The bath usually consists of H2O + NaOH + NaNO3 and in some cases additions of Sodium Nitride and / or sodium dichromate.
I see recipes that range from 5 to 8 pounds of NaOH per gallon of water with NaNO3 ranging from couple ounces to couple pounds per gallon.

The output of the chain reaction is Fe3O4 plus other stuff.

the reaction temperature is usually between 290 and 310 degrees F.

I am GUESSING that sodium nitrate combines with metallic iron and then iron nitrate is reduced to magnetite by sodium hydroxide?

Can someone please help me understand the balanced reactions for this process or point out what I may have missed?

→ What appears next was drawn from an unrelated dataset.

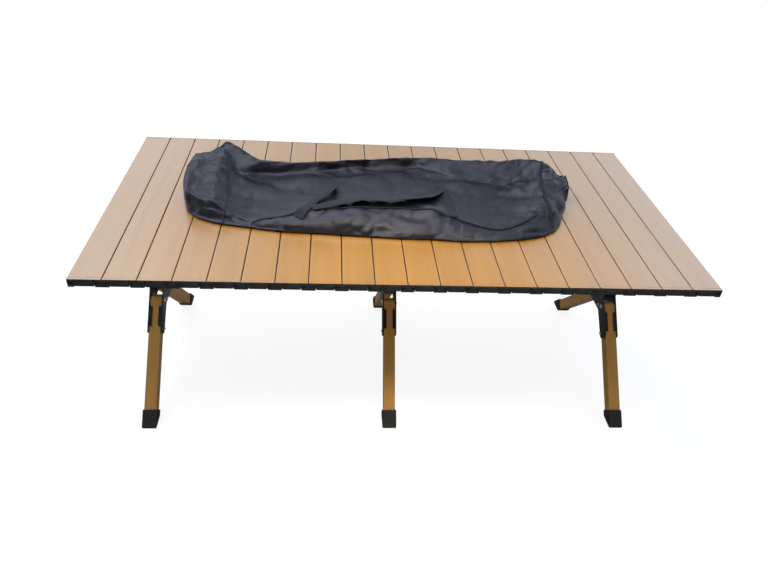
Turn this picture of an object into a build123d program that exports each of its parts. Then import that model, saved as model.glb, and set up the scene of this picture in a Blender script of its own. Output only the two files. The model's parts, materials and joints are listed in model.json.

Why would some recipes also have sodium nitride and sodium dichromate in them as well?

Thanks ahead

I am guessing this is what actually happens:
Fe + NaNO3 --> Na + FeNO3
FeNO3 + NaOH --> FeOH + NaNO3
FeOH + H+ --> Fe3O4 +H2O

So, it would seem that Sodium hydroxide is consumed, but Sodium Nitrate is retained?

Ultimately the goal is to know what to add to the bath to adjust the boiling point. It seens to raise BP i'd need to add NaOH sine that is actually consumed in he reaction?

Wht would Sodium nitride and dichromate contribute to this reaction?

EDIT:
Actually looks like NaOH is not consumed, since Na from step 1 reacts woth H2O producing NaOH and the leftover proton is consumed in step 3.